Your specified LEDs are rated for 3.2V at 20mA. Note, you do not need to push 20mA through these resistors if you don't need them to be that bright. This is a common mistake with simple LED designs. Reducing the current to 10mA per string will give you nearly the same brightness with double the run time. LED luminance does not typically have a linear relation to current draw.

On the other hand, you could also pulse the LEDs from the MCU. Turn them on for 1ms at full current and off for 2 or 3 ms. You can play with this PWM duty cycle to see how long you can leave the LEDs off before you really notice the decrease in brightness. Pulsing LEDs like this will save current since they are only on a portion of the time, and they remain a bit cooler, increasing their lifespan and efficiency.

Of course, the only way to limit the current without using an actual current driver is with series resistors.

Are you using series resistors?
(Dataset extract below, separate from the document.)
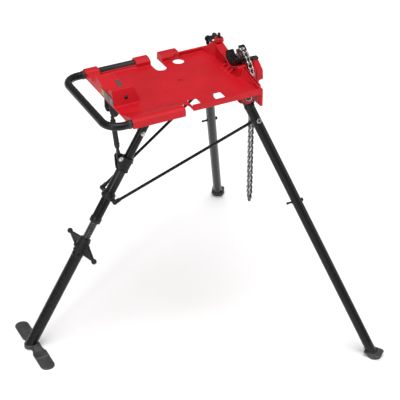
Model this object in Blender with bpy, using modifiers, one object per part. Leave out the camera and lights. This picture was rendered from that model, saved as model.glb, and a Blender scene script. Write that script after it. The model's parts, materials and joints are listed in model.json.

You didn't mention it, and another common mistake in these simple LED circuits is to go cheap and forgo them. This almost always a bad idea, especially if they are being driven from MCU pins. If you are using resistors, you have even less voltage to drop across the LEDs, and there was barely enough to begin with.

Doubling the Bank

Putting 2 more series AAA batteries in parallel with the original 2 would theoretically double the capacity of the bank; however, this is also not a good idea. Batteries don't always play well in parallel, especially not cheap alkalines. Parallel batteries can work fine with charge and dissipation controllers, but you will always run the risk of unbalanced batteries trying to discharge into one another constantly.

This is not to say it won't work (I have seen plenty of store bought products doing this) it's just bad design, and it will not perform as well as you had intended.

Doubling the Voltage

Putting 4 AAA in series will double the source voltage. Using linear regulation, this gets you nowhere, but with a good switching regulator, this can increase run time. Even still, it is not as good as just increasing the battery capacity to 2 AA.

One thing you could do with an increased voltage rail is put a very cheap LDO regulator to drop the voltage for the MCU power supply, and power strings of 2 series LEDs with series resistor directly from the 6.4V rail. To control them, you can sink the current into the MCU pins (active low) rather than sourcing it from the pins. This will halve your current consumption and increase run time; however, you have doubled the number of batteries - a net gain of zero.


Again, if you can afford the excess size of adding 2 more AAA batteries, you should just use 2AA batteries from the start.